### EXERCISE
Exactly the lines between the line containing "for node, x" and the line containing "obj.matrix_world = world", together with those two lines, are to be output.
──────── INFORMATION PROVIDED ────────
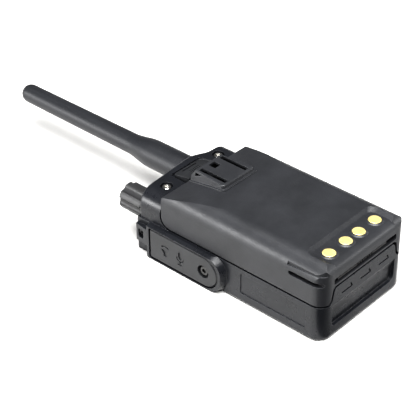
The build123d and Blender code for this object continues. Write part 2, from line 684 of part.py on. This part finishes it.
def microphone_symbol():
    """Microphone: a rounded capsule, its cradle, a stem and a foot."""
    depth = (0, SYMBOL_DEPTH + 1)
    capsule = rounded_block_x(depth, (-1.05, 1.05), (-0.5, 3.6), 1.0)
    cradle = rod_x(0, 0.6, 2.4, depth) - rod_x(0, 0.6, 1.75, depth)
    cradle = cradle & block(depth, (-3, 3), (-3.2, 0.6))
    stem = block(depth, (-0.32, 0.32), (-3.0, -1.5))
    foot = block(depth, (-1.5, 1.5), (-3.5, -2.9))
    return on_cover_face(capsule + cradle + stem + foot, MICROPHONE_JACK_Y)


def on_cover_face(symbol, y):
    """Symbol moved into the cover's face at a place along Y."""
    return Pos(BOSS_X - 1, y, COVER_MID_Z) * symbol


def jack_cover_screw():
    """Captive screw, turned so that its head faces -X."""
    screw = socket_screw(head_r=2.4, head_h=1.3, shank_r=1.2, length=3.9)
    return Pos(BOSS_X + 2.0, COVER_SCREW_Y, COVER_MID_Z) * Rot(0, -90, 0) * screw


def jack_gasket():
    floor_x = BOSS_X + COVER_T
    gasket = jack_cover_outline(-0.6, (floor_x - GASKET_T, floor_x))
    for y in (SPEAKER_JACK_Y, MICROPHONE_JACK_Y):
        gasket -= rod_x(y, COVER_MID_Z, 4.2, (-FAR, 0))
    return gasket - rod_x(COVER_SCREW_Y, COVER_MID_Z, 2.2, (-FAR, 0))


def cover_insert():
    insert = rod_x(COVER_SCREW_Y, COVER_MID_Z, 2.0, (BOSS_X + COVER_T, -INNER_X + 0.2))
    return insert - rod_x(COVER_SCREW_Y, COVER_MID_Z, 1.25, (-FAR, 0))


def jack_socket(y, plug_r):
    mouth_x = BOSS_X + COVER_T + 0.05
    socket = rod_x(y, COVER_MID_Z, 3.5, (mouth_x, mouth_x + 14))
    return socket - rod_x(y, COVER_MID_Z, plug_r + 0.05, (mouth_x - 1, mouth_x + JACK_DEPTH))


def speaker_jack():
    return jack_socket(SPEAKER_JACK_Y, 1.75)


def microphone_jack():
    return jack_socket(MICROPHONE_JACK_Y, 1.25)


# Buttons

def side_button(y, half, half_height, proud_x):
    """Cap that stands out of the case, on a wider flange behind the wall."""
    reach = 0.9
    z = (SIDE_BUTTON_Z - half_height, SIDE_BUTTON_Z + half_height)
    cap = rounded_block_x((26.5, proud_x), (y - half, y + half), z, 1.9)
    cap = fillet(cap.edges().group_by(Axis.X)[-1], 0.7)
    flange = rounded_block_x((25.9, 26.9), (y - half - reach, y + half + reach), (z[0] - reach, z[1] + reach), 2.6)
    return cap + flange


def ptt_button():
    """Talk button with a dished face and grip ridges."""
    y, half = PTT_Y
    button = side_button(y, half, PTT_HALF_H, 30.6)
    for step in range(-3, 4):
        at = y + step * 2.6
        button -= rounded_block_x((30.2, 32), (at - 0.5, at + 0.5), (SIDE_BUTTON_Z - 3.4, SIDE_BUTTON_Z + 3.4), 0.45)
    return button


def side_key_upper():
    y, half = UPPER_KEY_Y
    return side_button(y, half, SIDE_KEY_HALF_H, 29.9)


def side_key_lower():
    y, half = LOWER_KEY_Y
    return side_button(y, half, SIDE_KEY_HALF_H, 29.9)


def side_seal():
    """Rubber sheet between the side buttons and their switches."""
    return rounded_block_x((24.45, 24.85), (33.5, 91.0), (3.4, 15.0), 2.0)


def side_switches():
    return Compound([block((20.6, 24.4), (y - 3, y + 3), (7.6, BOARD_Z[0])) for (y, _), _ in side_buttons()])


def front_key(x):
    """Key cap just below the front face, on a wider flange."""
    width, height = FRONT_KEY_SIZE
    reach = 0.8
    sides, ends = (x - width / 2, x + width / 2), (FRONT_KEY_Y - height / 2, FRONT_KEY_Y + height / 2)
    cap = rounded_block_z(sides, ends, (0.2, 2.4), 1.5)
    cap = fillet(cap.edges().group_by(Axis.Z)[0], 0.5)
    wide, deep = (sides[0] - reach, sides[1] + reach), (ends[0] - reach, ends[1] + reach)
    return cap + rounded_block_z(wide, deep, (WALL + 0.1, WALL + 0.6), 2.0)


def key_mat():
    return rounded_block_z((-23, 23), (48.8, 57.2), (3.0, 4.0), 1.5)


def key_board():
    return block((-23, 23), (48.8, 57.2), (4.0, 4.9))


# Inside the case

def chassis():
    """Cast frame that closes the battery bay and carries the top end's fittings."""
    frame = body_prism(CHASSIS_Z, 3.1) & block((-FAR, FAR), (0, 95.4), (0, FAR))
    frame += block((-22, 22), (93.9, 95.4), (CHASSIS_Z[0], 26.4))
    ear = block((REAR_SCREW_X - 3, REAR_SCREW_X + 3), (94, 100.9), (23.8, 26.4))
    ear -= rod_z(REAR_SCREW_X, REAR_SCREW_Y, 1.25, (20, 30))
    frame += both_sides(ear)
    for y in (26, 42, 58, 74):
        frame += block((-20, 20), (y, y + 1.2), (CHASSIS_Z[0] - 1.2, CHASSIS_Z[0]))
    for x, y in CASE_POST_AT:
        frame -= rod_z(x, y, 2.3, (CHASSIS_SCREW_Z, FAR)) + rod_z(x, y, 1.3, (0, FAR))
    return frame - terminal_block_space()


def terminal_block_space():
    return rounded_block_z((-9.5, 9.5), (TERMINAL_Y - 3.2, TERMINAL_Y + 3.2), (13.2, CHASSIS_Z[1]), 1.2)


def terminal_block():
    insulator = terminal_block_space()
    for x in TERMINAL_X:
        insulator -= rod_z(x, TERMINAL_Y, 1.15, (0, FAR))
    return insulator


def battery_terminals():
    """Three sprung pins from the main board to the pack's terminals."""
    pins = []
    for x in TERMINAL_X:
        barrel = rod_z(x, TERMINAL_Y, 1.1, (BOARD_Z[1], 17.2))
        pins.append(barrel + rod_z(x, TERMINAL_Y, 0.7, (17.0, PACK_Z + 0.1)))
    return Compound(pins)


def chassis_screws():
    screws = [socket_screw(2.2, 1.1, 1.15, 10.0).moved(Location((x, y, CHASSIS_SCREW_Z))) for x, y in CASE_POST_AT]
    return Compound(screws)


def main_seal():
    """Rubber ring around the chassis, crossing under the bay's end wall."""
    z = (16.2, 17.5)
    ring = body_prism(z, 2.05) - body_prism(z, 3.05)
    ring = ring & block((-FAR, FAR), (0, 93.3), (0, FAR))
    return ring + block((-26.4, 26.4), (91.8, 93.3), (17.4, 17.65))


def main_board():
    board = block((-BOARD_X, BOARD_X), (3.6, 99.4), BOARD_Z)
    for x, y in CASE_POST_AT:
        board -= rod_z(x, y, 2.7, (0, FAR))
    return board - block((-FAR, -14.8), (72.7, 90.0), (0, FAR))


def rf_shield():
    shield = block((-12, 18.5), (40, 82), (BOARD_Z[1], 14.0))
    return fillet(shield.edges().filter_by(Axis.Z), 1.0)


def display_lens():
    return rounded_block_z((-LENS_X + 0.1, LENS_X - 0.1), (LENS_Y[0] + 0.1, LENS_Y[1] - 0.1), (0.15, 1.05), 1.4)


def display_module():
    return block((-17.5, 17.5), (62, 80.4), (WALL + 0.1, 4.4))


def speaker():
    """Round speaker: rim, shallow cone facing the front and a magnet behind."""
    body = rod_z(0, SPEAKER_Y, SPEAKER_R, (2.1, 4.0))
    body += Pos(0, SPEAKER_Y, 5.0) * Cone(15.0, 9.5, 2.0)
    body += rod_z(0, SPEAKER_Y, 9.5, (6.0, 9.2))
    return body - Pos(0, SPEAKER_Y, 3.2) * Cone(14.5, 5.0, 2.2)


def speaker_cloth():
    return rod_z(0, SPEAKER_Y, 16.8, (WALL + 0.05, 2.1))


def microphone():
    return rod_z(*MICROPHONE_AT, 2.2, (WALL, 4.2))


PIECES = {
    "front_case": front_case,
    "chassis": chassis,
    "chassis_screws": chassis_screws,
    "rear_screws": rear_screws,
    "main_seal": main_seal,
    "main_board": main_board,
    "rf_shield": rf_shield,
    "key_board": key_board,
    "key_mat": key_mat,
    "display_lens": display_lens,
    "display_module": display_module,
    "speaker": speaker,
    "speaker_cloth": speaker_cloth,
    "microphone": microphone,
    "ptt_button": ptt_button,
    "side_key_upper": side_key_upper,
    "side_key_lower": side_key_lower,
    "side_seal": side_seal,
    "side_switches": side_switches,
    "volume_knob": volume_knob,
    "volume_shaft": volume_shaft,
    "volume_control": volume_control,
    "volume_nut": volume_nut,
    "antenna_sheath": antenna_sheath,
    "antenna_radiator": antenna_radiator,
    "antenna_ferrule": antenna_ferrule,
    "antenna_connector": antenna_connector,
    "status_lens": status_lens,
    "clip_ramp": clip_ramp,
    "jack_cover": jack_cover,
    "jack_cover_screw": jack_cover_screw,
    "jack_gasket": jack_gasket,
    "cover_insert": cover_insert,
    "speaker_jack": speaker_jack,
    "microphone_jack": microphone_jack,
    "terminal_block": terminal_block,
    "battery_terminals": battery_terminals,
    "battery_shell": battery_shell,
    "battery_lid": battery_lid,
    "battery_cells": battery_cells,
    "battery_board": battery_board,
    "charging_contacts": charging_contacts,
    "pack_contacts": pack_contacts,
    "clip_dock": clip_dock,
    "release_bar": release_bar,
    "release_spring": release_spring,
}


def main():
    os.makedirs("parts", exist_ok=True)
    for node, make in PIECES.items():
        export_step(make(), f"parts/{node}.step")
    for node, x in FRONT_KEY_X.items():
        export_step(front_key(x), f"parts/{node}.step")


main()
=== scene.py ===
import json
import math
import bpy
from mathutils import Matrix, Vector


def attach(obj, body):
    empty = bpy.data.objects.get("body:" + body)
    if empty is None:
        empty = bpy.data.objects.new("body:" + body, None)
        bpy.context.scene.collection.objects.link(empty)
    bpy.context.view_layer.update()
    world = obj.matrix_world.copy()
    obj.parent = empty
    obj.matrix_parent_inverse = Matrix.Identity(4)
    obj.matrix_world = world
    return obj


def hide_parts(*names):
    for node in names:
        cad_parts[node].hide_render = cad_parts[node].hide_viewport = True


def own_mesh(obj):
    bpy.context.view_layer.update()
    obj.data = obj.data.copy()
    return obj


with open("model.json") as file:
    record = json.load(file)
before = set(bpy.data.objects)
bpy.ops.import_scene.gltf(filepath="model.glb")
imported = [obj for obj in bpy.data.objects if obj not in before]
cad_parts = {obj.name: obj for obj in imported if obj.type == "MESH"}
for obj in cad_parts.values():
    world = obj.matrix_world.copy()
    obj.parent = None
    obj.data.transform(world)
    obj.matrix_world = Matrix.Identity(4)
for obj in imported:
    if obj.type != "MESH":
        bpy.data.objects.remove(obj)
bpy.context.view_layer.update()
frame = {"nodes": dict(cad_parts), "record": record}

MM = 0.001


def show(thing):
    """Puts an object in the scene."""
    bpy.context.scene.collection.objects.link(thing)


# Building shader graphs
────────
### RESPONSE TO THE EXERCISE
    for node, x in FRONT_KEY_X.items():
        export_step(front_key(x), f"parts/{node}.step")


main()
=== scene.py ===
import json
import math
import bpy
from mathutils import Matrix, Vector


def attach(obj, body):
    empty = bpy.data.objects.get("body:" + body)
    if empty is None:
        empty = bpy.data.objects.new("body:" + body, None)
        bpy.context.scene.collection.objects.link(empty)
    bpy.context.view_layer.update()
    world = obj.matrix_world.copy()
    obj.parent = empty
    obj.matrix_parent_inverse = Matrix.Identity(4)
    obj.matrix_world = world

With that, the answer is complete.